Eleventh Circuit Court of Appeals - Published Opinions

Tuesday, March 14, 2006

Barner: No Presumption of Prosecutorial Vindictiveness

In U.S. v. Barner, No. 04-13384 (March 10, 2006), the Court, on a government appeal, held that the district court erred in concluding that the facts warranted a presumption that the Fifth Superseding Indictment resulted from prosecutorial vindictiveness, but remanded the case for a case-specific determination whether, in fact, prosecutorial vindictiveness occurred.

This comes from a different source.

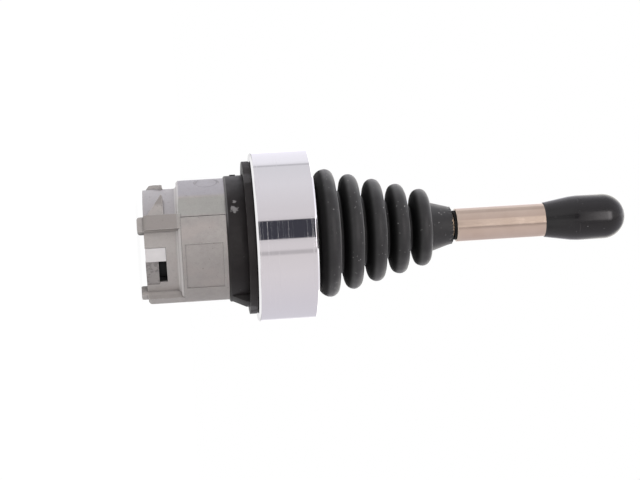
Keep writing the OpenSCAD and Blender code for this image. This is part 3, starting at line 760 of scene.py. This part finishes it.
# ---- black mouldings ----
# The plunger guide, pressed into the skirt, and the bush in the tube's rear end. Both are
# moulded in glass-filled plastic and keep its dry, dull skin.
glass_filled, place = new_material("black_plastic")
dull = cloudy(place, 0.6 * mm, 4).ramp(
    (0.35, (0.004, 0.004, 0.004)), (0.7, (0.009, 0.0085, 0.0085)))
finish(place, bump(place, cloudy(place, 0.25 * mm, 3), 0.01 * mm, soft_edges(place, 0.1 * mm)),
       base_color=dull, roughness=0.6, specular_ior_level=0.25)
dress(["plunger_guide", "ferrule"], glass_filled)


# ---- steel and brass ----
# The inner parts: bright turned pins, grey sintered rocker, stamped rings and clips, the
# yellow-passivated rod that shows beside the bellows, and the brass insert in the knob.
def metal(name, pieces, low, high, roughness, depth, stretch=(1, 1, 1)):
    """A metal between two colours, with tool marks of this depth that may run along an axis."""
    material, place = new_material(name)
    tone = cloudy(place, 1.5 * mm, 4, 0.6).ramp((0.3, low), (0.7, high))
    marks = cloudy(place, 0.3 * mm, 3, 0.6, stretch)
    finish(place, bump(place, marks, depth, soft_edges(place, 0.08 * mm)), base_color=tone,
           metallic=1.0, roughness=marks * 0.15 + roughness)
    dress(pieces, material)
    return material


metal("turned_steel", ["pivot_pin", "cross_pin"], low=(0.55, 0.55, 0.56), high=(0.62, 0.62, 0.62),
      roughness=0.16, depth=0.002 * mm, stretch=(20, 1, 20))
metal("sintered_steel", ["rocker"], low=(0.22, 0.215, 0.21), high=(0.32, 0.31, 0.3),
      roughness=0.4, depth=0.015 * mm)
metal("stamped_steel", ["clamp_ring", "rod_clip", "seat_up", "seat_down"], low=(0.5, 0.5, 0.5),
      high=(0.58, 0.58, 0.57), roughness=0.25, depth=0.003 * mm, stretch=(12, 1, 1))
metal("passivated_steel", ["lever_rod"], low=(0.62, 0.47, 0.33), high=(0.7, 0.55, 0.4),
      roughness=0.2, depth=0.002 * mm, stretch=(1, 1, 20))
metal("brass", ["knob_insert"], low=(0.72, 0.52, 0.28), high=(0.78, 0.58, 0.34),
      roughness=0.22, depth=0.002 * mm, stretch=(20, 20, 1))


# ---- plunger springs ----
# A coil of oiled spring wire on each plunger's stem. One end sits on the guide and the other
# on the plunger's clip.
spring_steel = metal("spring_steel", [], low=(0.34, 0.34, 0.35), high=(0.44, 0.44, 0.45),
                     roughness=0.2, depth=0.002 * mm)
for side, plunger in (("up", "upper_plunger"), ("down", "lower_plunger")):
    spring = "spring_" + side
    coil = merged(spring, "coil_" + side)
    bpy.ops.object.shade_smooth_by_angle(angle=math.radians(40))
    finished(coil, spring_steel, "steel", spring)
    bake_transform(coil)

The Court noted that, while a prosecutor’s decision to seek heightened charges after a successful post-trial appeal is enogh to invoke a presumption of vindictiveness, proof of a prosecutorial decision to increase charges after a defendant has exercised a legal right does not alone give rise to a presumption in the pretrial context.

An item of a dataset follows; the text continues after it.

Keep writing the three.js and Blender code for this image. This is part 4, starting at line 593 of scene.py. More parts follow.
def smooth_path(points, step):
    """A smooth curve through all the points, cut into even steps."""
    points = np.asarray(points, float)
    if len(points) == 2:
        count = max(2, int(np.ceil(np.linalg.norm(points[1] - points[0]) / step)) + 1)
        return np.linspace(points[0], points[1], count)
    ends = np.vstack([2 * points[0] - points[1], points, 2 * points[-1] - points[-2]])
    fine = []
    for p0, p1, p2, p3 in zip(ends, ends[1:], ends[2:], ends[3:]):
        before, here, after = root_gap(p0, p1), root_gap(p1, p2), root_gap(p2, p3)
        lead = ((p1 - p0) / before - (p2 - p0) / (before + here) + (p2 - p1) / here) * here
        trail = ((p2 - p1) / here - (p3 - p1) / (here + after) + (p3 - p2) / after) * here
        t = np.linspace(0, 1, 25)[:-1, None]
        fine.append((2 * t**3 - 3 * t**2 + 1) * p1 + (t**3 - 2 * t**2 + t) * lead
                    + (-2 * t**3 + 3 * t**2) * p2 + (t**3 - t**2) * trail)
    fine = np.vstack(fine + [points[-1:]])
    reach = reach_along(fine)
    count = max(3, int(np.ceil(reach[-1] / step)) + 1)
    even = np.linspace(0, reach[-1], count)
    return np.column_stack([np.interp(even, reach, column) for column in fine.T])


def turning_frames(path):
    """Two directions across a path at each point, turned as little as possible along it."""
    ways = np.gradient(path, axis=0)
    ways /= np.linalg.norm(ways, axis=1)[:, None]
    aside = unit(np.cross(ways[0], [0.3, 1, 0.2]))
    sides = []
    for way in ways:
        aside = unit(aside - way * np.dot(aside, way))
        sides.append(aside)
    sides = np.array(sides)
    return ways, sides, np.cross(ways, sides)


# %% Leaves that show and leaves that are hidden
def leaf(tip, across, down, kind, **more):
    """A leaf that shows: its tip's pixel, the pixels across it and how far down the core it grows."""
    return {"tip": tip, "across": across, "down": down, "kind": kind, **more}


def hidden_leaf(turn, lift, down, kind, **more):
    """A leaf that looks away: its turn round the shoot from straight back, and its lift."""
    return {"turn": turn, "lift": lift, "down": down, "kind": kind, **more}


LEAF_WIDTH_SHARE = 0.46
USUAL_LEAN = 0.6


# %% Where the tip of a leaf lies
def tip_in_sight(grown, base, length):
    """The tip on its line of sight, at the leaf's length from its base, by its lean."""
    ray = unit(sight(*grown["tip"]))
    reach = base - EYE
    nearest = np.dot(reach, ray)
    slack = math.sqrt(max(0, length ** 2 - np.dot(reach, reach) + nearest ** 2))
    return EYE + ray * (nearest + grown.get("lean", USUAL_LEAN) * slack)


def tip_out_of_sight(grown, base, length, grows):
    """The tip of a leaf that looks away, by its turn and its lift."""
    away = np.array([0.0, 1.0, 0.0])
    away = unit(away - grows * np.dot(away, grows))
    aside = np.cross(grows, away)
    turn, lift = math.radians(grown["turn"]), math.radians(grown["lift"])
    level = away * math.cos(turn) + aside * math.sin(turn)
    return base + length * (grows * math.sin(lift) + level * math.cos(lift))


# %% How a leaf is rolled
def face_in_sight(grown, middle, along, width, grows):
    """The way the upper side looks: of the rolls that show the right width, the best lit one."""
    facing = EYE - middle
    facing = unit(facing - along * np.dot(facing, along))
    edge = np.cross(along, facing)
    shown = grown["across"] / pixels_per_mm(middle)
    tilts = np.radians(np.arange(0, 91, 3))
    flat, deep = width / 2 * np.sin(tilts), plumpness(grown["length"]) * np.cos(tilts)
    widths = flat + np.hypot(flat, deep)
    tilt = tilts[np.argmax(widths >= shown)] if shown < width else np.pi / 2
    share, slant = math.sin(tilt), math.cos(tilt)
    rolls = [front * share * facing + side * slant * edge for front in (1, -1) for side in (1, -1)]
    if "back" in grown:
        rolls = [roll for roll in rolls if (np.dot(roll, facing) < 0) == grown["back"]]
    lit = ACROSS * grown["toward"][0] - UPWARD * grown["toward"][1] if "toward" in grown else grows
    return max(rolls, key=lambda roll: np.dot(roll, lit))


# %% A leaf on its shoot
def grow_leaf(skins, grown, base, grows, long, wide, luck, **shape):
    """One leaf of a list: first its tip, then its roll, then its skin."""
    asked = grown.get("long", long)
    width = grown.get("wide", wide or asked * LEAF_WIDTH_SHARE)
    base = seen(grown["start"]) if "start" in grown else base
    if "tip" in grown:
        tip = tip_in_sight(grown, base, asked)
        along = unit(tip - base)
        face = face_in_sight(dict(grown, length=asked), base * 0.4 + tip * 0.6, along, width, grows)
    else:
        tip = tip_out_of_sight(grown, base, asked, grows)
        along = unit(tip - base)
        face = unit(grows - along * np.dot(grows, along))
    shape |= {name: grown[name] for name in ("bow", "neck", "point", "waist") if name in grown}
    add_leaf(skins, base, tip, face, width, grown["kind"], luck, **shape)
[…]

Without reaching the question whether vindictiveness could ever be presumed in a pretrial context, the Court found that the facts of Barner’s case did not support such a presumption.
The Court noted that in Barner’s case, additional counts were added to a superseding indictment, after, as a result of a mistake by the government, counts of the preceding indictment had been dismissed. The Court noted that Barner’s change of plea, from guilty to not guilty, occurred more than year before the indictment was superseded, which did not give rise to a inference of vindictiveness – even assuming a mere change of plea could not be the basis for superseding an indictment. See Bordenkircher v. Hayes. Garner claimed that the indictment was superseded in response to his numerous pre-trial motions, but the Court found insufficient record evidence to support a presumption of vindictiveness.

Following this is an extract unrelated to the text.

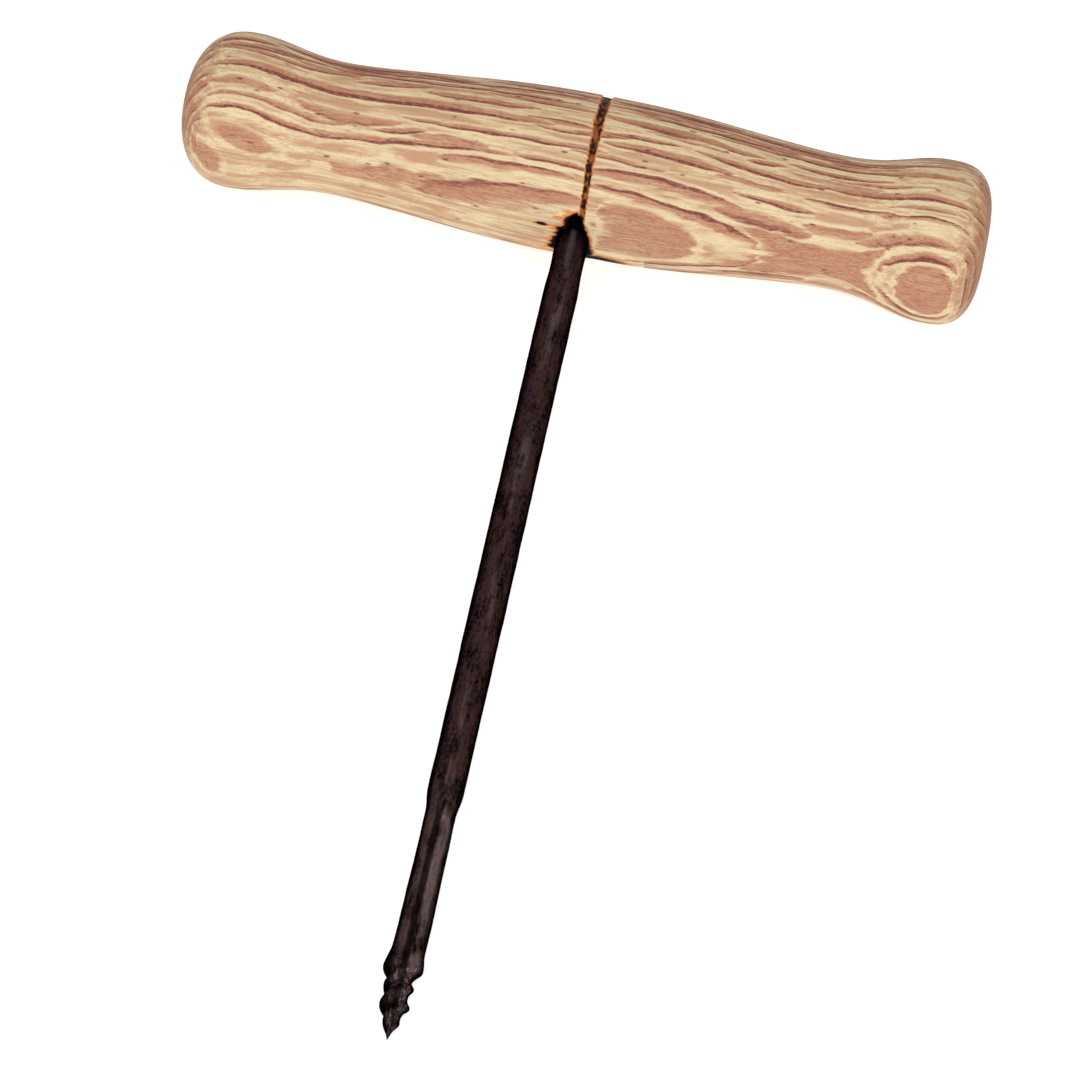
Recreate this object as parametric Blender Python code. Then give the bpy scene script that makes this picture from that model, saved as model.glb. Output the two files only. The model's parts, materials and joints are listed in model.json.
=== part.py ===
"""T-handled dibber with a screw point: a turned wooden cross handle on a forged steel shank.

Metres, +Z up.  The pieces are shaped with the shank upright on the Z axis, its point at the
origin and the handle along X, and then the whole tool is laid down on its side: it rests on
the handle and on a cutter, with its point towards -Y.  The shank's tang passes through the
handle and is riveted over a rove.
"""
import math

import bmesh
import bpy
from mathutils import Matrix, Vector

# ---------------------------------------------------------------- driving dimensions (metres)
FIT_GAP = 0.0003            # clearance between pieces that touch on the real tool

AXIS_HEIGHT = 0.271         # point of the screw to the middle of the handle, upright

# handle, turned along X; the left arm is the one at -X
LEFT_ARM = 0.1056           # shank axis to the left end
RIGHT_ARM = 0.1040          # shank axis to the right end
BELLY_DIAMETER = 0.0422     # swelling in the middle
LEFT_NECK_DIAMETER = 0.0339
LEFT_NECK_PLACE = 0.0645    # shank axis to the slimmest place
LEFT_BULB_DIAMETER = 0.0406
LEFT_BULB_LENGTH = 0.0157   # widest place of the bulb to the end
RIGHT_NECK_DIAMETER = 0.0343
RIGHT_NECK_PLACE = 0.0635
RIGHT_BULB_DIAMETER = 0.0426
RIGHT_BULB_LENGTH = 0.0135
LEFT_FACE_DIAMETER = 0.0090     # flat left by the lathe centre at each end
RIGHT_FACE_DIAMETER = 0.0160
BELLY_FULLNESS = 1.6        # how long the belly keeps its thickness, as an exponent
LEFT_BULB_SQUARENESS = 2.4  # exponent of the bulb's corner: 2 is a true ellipse
RIGHT_BULB_SQUARENESS = 3.1
LEFT_SWELL = 1.15           # how late the neck swells into the bulb, as an exponent
RIGHT_SWELL = 1.3

GROOVE_PLACE = 0.0012       # burnt V groove round the belly, beside the shank axis
GROOVE_WIDTH = 0.0032
GROOVE_DEPTH = 0.0017

MOUTH_DIAMETER = 0.0124     # burnt funnel where the shank enters the wood
MOUTH_DEPTH = 0.0050

# shank
ROD_DIAMETER = 0.0089
NECKED_ROD_DIAMETER = 0.0084    # the rod is drawn down a little under the handle
NECKED_ROD_LENGTH = 0.010
SHOULDER_DROP = 0.0012      # the rod's shoulder stops this far below the belly's surface
SHOULDER_LENGTH = 0.0030
TANG_CORNER_EASING = 0.25   # taken off the square tang's corners, in half widths
TANG_WIDTH = 0.0044         # square tang, across its flats, at the shoulder
TANG_TOP_WIDTH = 0.0038
HEAD_DIAMETER = 0.0086      # tang end, hammered over the rove
HEAD_THICKNESS = 0.0016
HEAD_BEVEL = 0.0008

# nose: a slimmer fluted length, then two cutters that run on as the screw
WAIST_HEIGHT = 0.066        # point to the foot of the step in the rod
STEP_LENGTH = 0.0065
WAIST_DIAMETER = 0.0075
NOSE_DIAMETER = 0.0081      # the nose grows to this above the cutters
FLUTE_DEPTH = 0.0009
FLUTE_SIDE = math.radians(-58)      # which way the flute faces, from +X
FLUTE_SPREAD = math.radians(40)     # half of the flute's width, round the nose
FLUTE_RUN_OUT = 0.0080      # the flute shallows to nothing over this height at each end
CUTTER_HEIGHT = 0.0202      # point to the tips of the cutters
CUTTER_DIAMETER = 0.0097
CUTTER_REACH = 0.0060       # the cutters fade up into the nose over this height
SCREW_LENGTH = 0.0165       # point to the groove under the cutters
SCREW_DIAMETER = 0.0074
SCREW_ROOT_DIAMETER = 0.0056
SCREW_TAPER = 0.0090        # the screw runs to its point over this length
THREAD_SPACING = 0.0054     # from crest to crest; two threads side by side
THREAD_SHARPNESS = 1.5      # exponent of the crest's wave: higher is sharper
POINT_SHARPNESS = 0.85      # exponent of the taper: 1 is a straight cone
POINT_FLAT = 0.0003         # the filed point ends in a flat this far up its cone

# rove (washer) that the tang is riveted over
ROVE_DIAMETER = 0.0144
ROVE_THICKNESS = 0.0016
ROVE_BEVEL = 0.0004
ROVE_SEAT_DEPTH = 0.0015    # flat cut into the top of the belly

# fineness of the solids
HANDLE_SIDES = 44
SHANK_SIDES = 24
ROVE_SIDES = 40
NOSE_RING_SPACING = 0.0012
STEP_RINGS = 3
ARM_RING_SPACING = 0.0075
END_RINGS = 7
CUT_PAST = 0.004            # cutters stand this far past what they cut

# ---------------------------------------------------------------- places that follow
BELLY_RADIUS = BELLY_DIAMETER / 2
SEAT_HEIGHT = AXIS_HEIGHT + BELLY_RADIUS - ROVE_SEAT_DEPTH
ROVE_BOTTOM = SEAT_HEIGHT + FIT_GAP
ROVE_TOP = ROVE_BOTTOM + ROVE_THICKNESS
HEAD_BOTTOM = ROVE_TOP + FIT_GAP
HEAD_TOP = HEAD_BOTTOM + HEAD_THICKNESS
MOUTH_HEIGHT = AXIS_HEIGHT - BELLY_RADIUS
LYING_HEIGHT = max(BELLY_DIAMETER, LEFT_BULB_DIAMETER, RIGHT_BULB_DIAMETER) / 2
LYING_SLOPE = math.asin((LYING_HEIGHT - CUTTER_DIAMETER / 2) / (AXIS_HEIGHT - CUTTER_HEIGHT))
SHOULDER_BOTTOM = MOUTH_HEIGHT - SHOULDER_DROP
SHOULDER_TOP = SHOULDER_BOTTOM + SHOULDER_LENGTH


def blend(a, b, share):
    """Straight mix of a and b."""
    return a + (b - a) * share


def smooth(share):
    """0 to 1 with level ends."""
    share = min(1.0, max(0.0, share))
    return share * share * (3 - 2 * share)


# ---------------------------------------------------------------- scene and materials
def clear_scene():
    for old in list(bpy.data.objects):
        bpy.data.objects.remove(old, do_unlink=True)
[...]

The district court presumed vindictiveness based on the much greater potential punishment Garner faced under the new charges added in the superseding indictment. The Court pointed out that the punishment faced by a defendant who goes to trial is often greater than when he pleads guilty. This difference alone does not support a claim of vindictiveness. The district court also relied on the fact that the government used extra time granted as a result of a motion for a continuance to supersede the indictment. But the Court found no basis for presuming vindictiveness from this (though it could be the basis for other "remedial measures").
The Court, however, noted that on remand the district could make findings of fact regarding actual vindictiveness, that is, to show that the superseding indictment was meant to punish Barner for the exercise of his rights to challenge the indictment.